Challenge #2 – Move from Classrooms to Learning Environments
We need to shift our culture from a teacher-based classroom to a learner-based learning environment. (Yes I hate “learner-based learning environment” but it can’t simply be student-based because we all have to be learners in this environment.) When students enter a new teacher’s classroom they often have to adjust to that teacher’s culture. The first day is often a time for the teacher to lay down the ground rules and hand out the syllabus. So in a teacher-based classroom the culture IS the environment. However in a learner-based learning environment, the culture emerges from the environment and grows with it. They liken it to a petri dish in a lab under controlled conditions. We know what topics we want to cover in the learning environment but we don’t necessarily know how we are going to get there.

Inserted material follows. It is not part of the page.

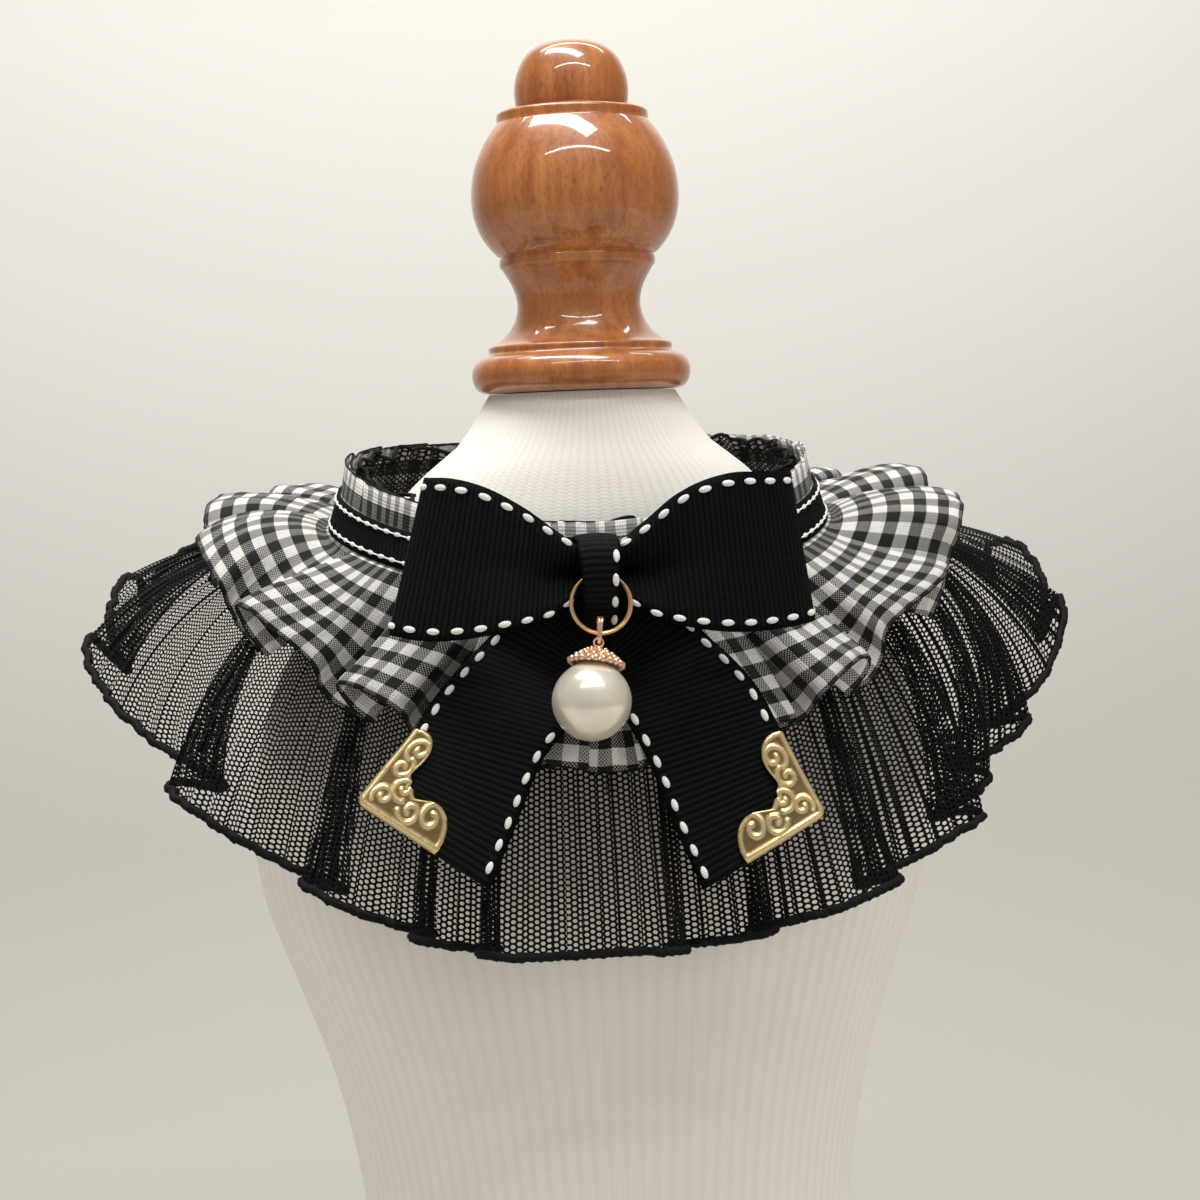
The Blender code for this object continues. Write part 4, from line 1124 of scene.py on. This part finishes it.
def make_plate(name, table):
    """Thin embossed gold plate over a tail's outer lower corner."""
    end = tail_surface(table, 1.0, np.array([0.0, 1.0]))
    width = np.linalg.norm(end[1] - end[0])
    side_run = tail_surface(table, np.array([0.75, 1.0]), 0.0)
    length = np.linalg.norm(side_run[1] - side_run[0]) / 0.25
    turn = np.linspace(0, 90, 121)
    reach = np.interp(turn, *np.array(PLATE_EDGE, float).T)
    reach = np.convolve(np.pad(reach, 2, mode="edge"), np.ones(5) / 5, "valid")
    share = np.linspace(0.0, 1.0, 70) ** 0.8
    along = share * (reach * np.cos(np.radians(turn)))[:, None]
    across = share * (reach * np.sin(np.radians(turn)))[:, None]
    spots = np.stack([along, across], -1)[:, :, None, :]
    near = np.min([np.linalg.norm(spots - scroll, axis=-1).min(-1) for scroll in scrolls()], axis=0)
    border = np.minimum(along, across)
    inner = (1 - share) * reach[:, None]
    relief = np.max([bell(near / 0.52), 0.9 * bell((border - 0.75) / 0.55),
                     0.75 * bell((inner - 0.7) / 0.45)], axis=0)
    from_round = np.stack([PLATE_CORNER - along, PLATE_CORNER - across], -1)
    squeeze = np.where((from_round > 0).all(-1),
                       from_round.max(-1) / np.maximum(np.linalg.norm(from_round, axis=-1), 1e-9), 1.0)
    along, across = (PLATE_CORNER - from_round[..., k] * squeeze for k in (0, 1))
    a, c = 1 - along / length, across / width
    base = tail_surface(table, a, c)
    step = 0.01
    face = facing(unit(np.cross(tail_surface(table, a - step, c) - base,
                                tail_surface(table, a, c + step) - base)), FORWARD)
    height = PLATE_LIFT + PLATE_RELIEF * relief - PLATE_FALL * bell(border / 0.45)
    mesh = grid_mesh(f"corner_plate_{name}_embossed", base + face * height[..., None])
    note(mesh, "relief", relief.ravel())
    wall(place(mesh, "gold", replaces=f"corner_plate_{name}"), PLATE_WALL)


# ---------------------------------------------------------------- pearl drop
def make_ring():
    """Two turns of wire, thinner where they run through the knot."""
    turn = np.linspace(0, 4 * np.pi, 150)
    shift = RING_SHIFT * np.tanh((turn - 2 * np.pi) * 2.2)
    inside = np.clip(np.cos(turn), 0.0, 1.0)
    radius = (RING_RADIUS + 0.3 * shift * (1 - inside))[:, None]
    coil = (RING_CENTRE + np.outer(shift, RING_FRONT)
            + radius * (np.outer(-np.sin(turn), RING_SIDE) - np.outer(np.cos(turn), RING_DOWN)))
    wire = RING_WIRE - 0.07 * inside
    mesh = tube_mesh("split_ring_coil", [coil], wire, 12, reference=RING_FRONT)
    place(mesh, "ring_gold", "ring", "split_ring")


def make_bail():
    """Two long wire loops side by side, closer together at the foot, where the eye hangs."""
    sideways = unit(np.cross(BAIL_DOWN, RING_FRONT))
    turn = np.linspace(0, 2 * np.pi, 64, endpoint=False) + np.pi / 64
    middle, half = (BAIL_TOP + BAIL_FOOT) / 2, (BAIL_FOOT - BAIL_TOP) / 2
    down = middle + half * np.sign(np.cos(turn)) + BAIL_ROUND * np.cos(turn)
    pinch = BAIL_APART * np.interp(np.cos(turn), (-0.6, 0.0), (1.0, 0.3))
    loops = [RING_CENTRE + np.outer(down, BAIL_DOWN) + np.outer(BAIL_ROUND * np.sin(turn), RING_FRONT)
             + np.outer(side * pinch, sideways) for side in (-1, 1)]
    mesh = tube_mesh("bail_loop", loops, BAIL_WIRE, 10, closed=True, reference=sideways)
    place(mesh, "rose_gold", "link", "bail")


def make_drop():
    """Eye, bead cap and pearl, on one line that hangs from the bail."""
    hang = unit(DROP_DIRECTION)
    eye = RING_CENTRE + BAIL_DOWN * BAIL_FOOT + hang * BAIL_ROUND
    across = unit(np.cross(hang, RING_FRONT))
    turn = np.linspace(0, 2 * np.pi, 40, endpoint=False)
    circle = eye + EYE_RADIUS * (np.outer(np.sin(turn), across) + np.outer(np.cos(turn), hang))
    mesh = tube_mesh("eye_loop", [circle], EYE_WIRE, 10, closed=True,
                     reference=np.cross(hang, across))
    place(mesh, "rose_gold", "drop", "eye_pin")

    pearl = eye + hang * PEARL_DROP
    up = -hang
    right = unit(np.cross(up, (0.0, 1.0, 0.0)))
    rotation = np.stack([right, np.cross(up, right), up], -1)
    matrix = Matrix([[*row, middle * MM] for row, middle in zip(rotation, pearl)] + [[0, 0, 0, 1]])

    def on_cap(radius, height, angle):
        return pearl + xyz(radius * np.cos(angle), radius * np.sin(angle), height) @ rotation.T

    def cap_piece(mesh, replaces=None):
        place(mesh, "rose_gold", "drop", replaces)

    mesh = new_mesh("bead_cap_shell", *turned(CAP_SHELL, 48))
    mesh.transform(matrix)
    cap_piece(mesh, "bead_cap")

    points, *faces = turned(ball_profile(1.0, 7), 9)
    grains = [on_cap(radius, height, 2 * np.pi * (n + 0.5 * (count % 2)) / count) + points * size
              for count, radius, height, size in CAP_GRAINS for n in range(count)]
    cap_piece(new_mesh("bead_cap_grains", np.vstack(grains),
                       *(copied(f, len(points), len(grains)) for f in faces)))

    t = np.linspace(0, 1, 14)
    bend = 0.55 * np.sin(t * np.pi)
    wires = [on_cap(5.7 - 4.6 * t, 10.05 + 2.55 * t, 2 * np.pi * n / CAP_WIRES + bend)
             for n in range(CAP_WIRES)]
    cap_piece(tube_mesh("bead_cap_wires", wires, CAP_WIRE, 6))

    t = np.linspace(0, 1, 7)
    neck = pearl + np.outer(12.2 + 1.3 * t, up)
    cap_piece(tube_mesh("bead_cap_neck", [neck], 0.75 - 0.35 * t, 14, reference=right))

    mesh = new_mesh("pearl_bead", *turned(ball_profile(PEARL_RADIUS, 49), 72))
    mesh.transform(matrix)
    place(mesh, "pearl", "drop", "pearl")


# ---------------------------------------------------------------- dress form
def make_form():
    heights = np.concatenate([[0.0, 0.6, 1.6], np.linspace(3, FORM_TOP, 96)])
    sides = 160
    around = np.linspace(-np.pi, np.pi, sides + 1)
    wide, deep, middle = (smooth_between(heights, FORM[:, 0], FORM[:, k])[:, None] for k in (1, 2, 3))
    rows = xyz(wide * np.sin(around), middle - deep * np.cos(around), heights[:, None])
    count, width = rows.shape[:2]
    points = np.vstack([rows.reshape(-1, 3), [(0, 0, 0), (0, 0, FORM_TOP)]])
    tips = count * width
    j = np.arange(sides)
    caps = np.vstack([np.stack([j + 1, j, 0 * j + tips], -1),
                      np.stack([j, j + 1, 0 * j + 1 + width], -1) + tips - width])
    mesh = new_mesh("form_cover", points, grid_quads(count, width), caps)
    wales = np.append(np.tile(around / (2 * np.pi) * WALES, count), (0.0, 0.0))
    note(mesh, "flat", xyz(wales, points[:, 2], 0.0))
    place(mesh, "knit_cover", replaces="dress_form")

    profile = np.array(NECK_CAP, float)
    profile = np.vstack([profile[:1], through(profile[1:-1], 3), profile[-1:]])
    mesh = new_mesh("neck_cap_turned", *turned(profile, 96))
    mesh.transform(Matrix.Translation((0, 0, CAP_BOTTOM * MM)))
    place(mesh, "varnished_wood", replaces="neck_cap")


# ---------------------------------------------------------------- stage
def in_scene(name, data):
    made = bpy.data.objects.new(name, data)
    bpy.context.scene.collection.objects.link(made)
    return made


def make_camera():
    data = bpy.data.cameras.new("camera")
    data.sensor_width = 36.0
    data.lens = CAMERA_LENS
    level = np.array([np.sin(CAMERA_YAW), np.cos(CAMERA_YAW), 0.0])
    right = np.array([np.cos(CAMERA_YAW), -np.sin(CAMERA_YAW), 0.0])
    ahead = level * np.cos(CAMERA_PITCH) + UP * np.sin(CAMERA_PITCH)
    up = np.cross(right, ahead)
    rolled_right = right * np.cos(CAMERA_ROLL) - up * np.sin(CAMERA_ROLL)
    rolled_up = up * np.cos(CAMERA_ROLL) + right * np.sin(CAMERA_ROLL)
    made = in_scene("camera", data)
    made.matrix_world = Matrix([*zip(rolled_right, rolled_up, -ahead, CAMERA_PLACE), (0, 0, 0, 1)])
    bpy.context.scene.camera = made


def make_stage():
    """Pale sweep: a floor that turns up into a backdrop."""
    t = np.linspace(0.1, np.pi / 2, 14)
    back = SWEEP_BEND + SWEEP_RADIUS * np.append(np.sin(t), 1.0)
    run = np.concatenate([np.linspace(SWEEP_FRONT, SWEEP_BEND, 8), back])[:, None]
    rise = np.concatenate([np.zeros(8), SWEEP_RADIUS * (1 - np.cos(t)), [SWEEP_TOP]])[:, None]
    mesh = grid_mesh("studio_sweep", xyz(np.linspace(-SWEEP_SIDE, SWEEP_SIDE, 5), run, rise))
    look = Look("studio_paper", (0.60, 0.58, 0.54), 0.9, Specular_IOR_Level=0.1)
    height, = look.parts(look.place(), 2)
    # painted shade: the paper is coloured darker toward the floor and paler up the backdrop, in place
    # of the fall-off of the light
    look.colour(look.mix(look.spread(height, 0.0, 0.8), (0.42, 0.405, 0.375), (0.74, 0.725, 0.69)))
    mesh.materials.append(LOOKS["studio_paper"])
    in_scene("studio_sweep", mesh)


def make_lights():
    for name, spot, target, size, power, colour, mirrored in LIGHTS:
        data = bpy.data.lights.new(name, "AREA")
        data.shape = "RECTANGLE"
        data.size, data.size_y = size
        data.energy = power
        data.color = colour
        made = in_scene(name, data)
        made.location = spot
        made.rotation_euler = (Vector(target) - Vector(spot)).to_track_quat("-Z", "Y").to_euler()
        made.visible_glossy = mirrored
    world = bpy.data.worlds.new("studio")
    world.use_nodes = True
    background = world.node_tree.nodes["Background"].inputs
    background["Color"].default_value = (1.0, 0.985, 0.955, 1.0)
    background["Strength"].default_value = 0.18
    bpy.context.scene.world = world


def main():
    make_camera()
    make_stage()
    make_lights()
    make_looks()
    make_form()
    make_net()
    make_net_header()
    make_gingham()
    make_band()
    make_loop("left", -1, LOOP_LEFT)
    make_loop("right", 1, LOOP_RIGHT)
    for name, table in (("left", TAIL_LEFT), ("right", TAIL_RIGHT)):
        make_tail(name, table)
        make_plate(name, table)
    make_knot()
    make_ring()
    make_bail()
    make_drop()
    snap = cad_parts["snap"]
    snap.data.materials.clear()
    snap.data.materials.append(LOOKS["dark_metal"])
    bpy.context.scene.view_settings.view_transform = "Standard"


main()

The teacher-based environment also focuses on teaching us ABOUT the world. While a learning environment engages us IN the world. It is the difference that we are trying to highlight with our Entrepreneurial Track we have been investigating. Instead of simply teaching a business class that will educate students about this world. We intend to go a step further and jump into that world. We intend to create a learning environment in year two and beyond that throws them into the deep end and requires them to start their own business. Imagine the difference is theorizing about a business and actually creating one. We are going to give them controlled conditions and let them create their own petri dish.

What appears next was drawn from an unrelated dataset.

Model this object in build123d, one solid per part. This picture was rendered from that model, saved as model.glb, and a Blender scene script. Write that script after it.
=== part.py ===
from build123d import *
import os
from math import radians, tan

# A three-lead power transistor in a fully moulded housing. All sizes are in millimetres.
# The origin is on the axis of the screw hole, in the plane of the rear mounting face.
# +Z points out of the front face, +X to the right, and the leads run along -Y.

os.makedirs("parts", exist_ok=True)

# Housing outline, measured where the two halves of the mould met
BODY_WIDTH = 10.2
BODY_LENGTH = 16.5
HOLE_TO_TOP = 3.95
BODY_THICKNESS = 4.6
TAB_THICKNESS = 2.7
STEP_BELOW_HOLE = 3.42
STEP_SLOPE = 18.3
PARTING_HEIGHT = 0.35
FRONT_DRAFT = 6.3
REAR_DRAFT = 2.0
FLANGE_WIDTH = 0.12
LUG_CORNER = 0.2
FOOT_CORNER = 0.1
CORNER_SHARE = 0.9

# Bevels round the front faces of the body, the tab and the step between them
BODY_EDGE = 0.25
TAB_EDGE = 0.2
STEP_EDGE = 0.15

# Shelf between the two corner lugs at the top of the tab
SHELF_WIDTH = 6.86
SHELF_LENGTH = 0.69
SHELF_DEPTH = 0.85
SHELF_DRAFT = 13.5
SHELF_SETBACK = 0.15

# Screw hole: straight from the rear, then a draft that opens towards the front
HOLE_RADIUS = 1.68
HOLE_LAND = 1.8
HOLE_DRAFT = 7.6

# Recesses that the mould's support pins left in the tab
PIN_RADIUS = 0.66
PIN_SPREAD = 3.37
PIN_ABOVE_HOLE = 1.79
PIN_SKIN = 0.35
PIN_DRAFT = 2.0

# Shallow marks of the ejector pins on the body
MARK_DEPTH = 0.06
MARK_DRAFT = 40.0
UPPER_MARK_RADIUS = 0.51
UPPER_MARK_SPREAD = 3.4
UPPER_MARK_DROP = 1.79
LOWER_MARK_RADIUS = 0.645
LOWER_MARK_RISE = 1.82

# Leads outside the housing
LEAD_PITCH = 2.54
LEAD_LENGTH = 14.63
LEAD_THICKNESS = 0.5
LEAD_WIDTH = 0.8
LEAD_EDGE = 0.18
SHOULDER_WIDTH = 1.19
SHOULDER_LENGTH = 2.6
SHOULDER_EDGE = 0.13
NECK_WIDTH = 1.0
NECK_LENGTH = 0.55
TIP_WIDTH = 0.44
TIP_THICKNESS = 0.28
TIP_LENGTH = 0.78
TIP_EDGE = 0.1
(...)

This opens up the last difference highlighted by the authors between classrooms and learning environments. In classrooms students are required to prove they have received the information we intend to transfer to them. In learning environments what we learn simply leads to new questions we want to investigate. Will we ever know the best way to run our business? I highly doubt it but I know if we do it properly we will learn to ask new questions and grow as individuals incrementally and exponentially.

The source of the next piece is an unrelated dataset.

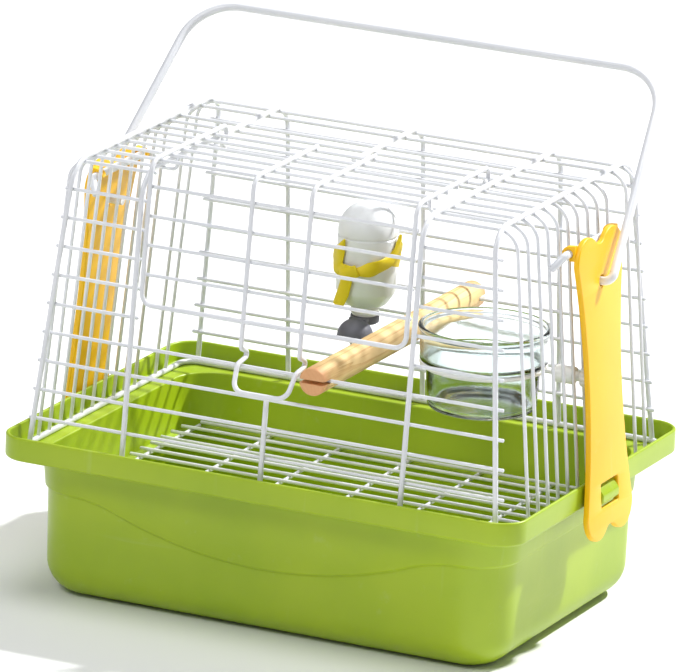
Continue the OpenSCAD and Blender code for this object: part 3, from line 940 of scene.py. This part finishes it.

So how do we accomplish this new learning environment?
Challenge #3 – Move from Teachers to Farmers
So if we know that transferring explicit information inside a classroom isn’t enough then how do we make sense of learning in a world of constant change. First we realize that we have access to resources that will allow us to learn about anything we want. Second we need to create a structured environment with boundaries that allow for unlimited agency to build and experiment. Grant Lichtman does a great job of painting this picture of learning as farming in this Edutopia post. He explains that the farmer sets a fence line in which the growth can best take place. Then he points out how the farmer breaks up the hardest of the ground and removes the biggest rocks so the plants have the best soil to grow in. After all of that preparation, however, the farmer leaves the plants to do the rest. Periodically the farmer comes by with nutrients and some judicious pruning and weeding but for the most part the plants are responsible for their own growth.
So if we provide the safe learning environments with appropriate constraints, we can allow our students to explore topics through their passions. I have seen this personally happen in the blended economics class I taught last semester. We utilized EdPuzzle and Crash Course Economics to help “prepare the soil” outside of the classroom. Then we, myself and the students, brought in current events to discuss related to what we had learned the previous night in the videos. Thus we provided the nutrients for our plants to grow. Then the students had to grow themselves through synthesis of the concepts. They reflected on these economic topics in relation to their own passions through blog posts. So you want to learn about the principle of utility as it relates to macaroons go here, you want to learn about inflation and the global economy read more here or you can simply learn about game theory and wine snobbery here. These are weekly assignments that went well beyond the requirements simply because they were talking about topics they were interested in.
Granted I won’t lie that I had some very good plants to work with but I realized it and provided them a great garden in which they could grow. This brings me to my last challenge…
Challenge #4 – Move from Complaining about Geographic Illiteracy to Finding Iraq
One of my favorite examples in the book talks about studies performed in 2006 and 2008. In 2006 a survey found that 63% of Americans ages 18 to 24 couldn’t find Iraq on a map of the Middle East. They declared an epidemic of “geographic illiteracy.” Two years later one of the authors did a similar experiment with 18 undergraduate students. Yet he made one substantial change. He sat them in front of a computer and said “Find Iraq.” Now the students could not only find Iraq but also ask him if he wanted it in map form or satellite imaging, the whole country or just a particular region. The authors suggest today’s students have shifted from a “what” version of information to a “where” version. “Where” now involves an ever-changing shifting of context while simply knowing “what” comes into question. In our information economy, expertise is less about having a bunch of knowledge stockpiled in your brain and more about understanding how to acquire the most current, accurate information and deploy it to communicate your thesis.
This brings me back to thinking about what our students are doing with their grant proposals in our technology and engineering classes. They were required to use their imagination and come up with a project they were passionate about. They had to follow the budgetary and physical constraints that were placed upon them but they are shining. They are “Finding Iraq” in so many ways. To see students prototyping with cardboard before cutting out the MDF for their desktop arcade is great to witness. Then hearing another group of students lamenting the fact that they 3D printed the undercarriage of their remote control car to wide to support their servos and now have to redesign makes me smile.
At the end of the day I challenge us all to not simply be satisfied with producing compliant students like me who knew how to play the game of school. We can do better for our kids. We have to do better for our future.
Resources
Lichtman, G. (2015, January 20). Teacher as Farmer. Retrieved November 20, 2016, from https://www.edutopia.org/discussion/teacher-farmer
Thomas, D., & Brown, J. S. (2011). A new culture of learning: Cultivating the imagination for a world of constant change. Lexington, KY: CreateSpace?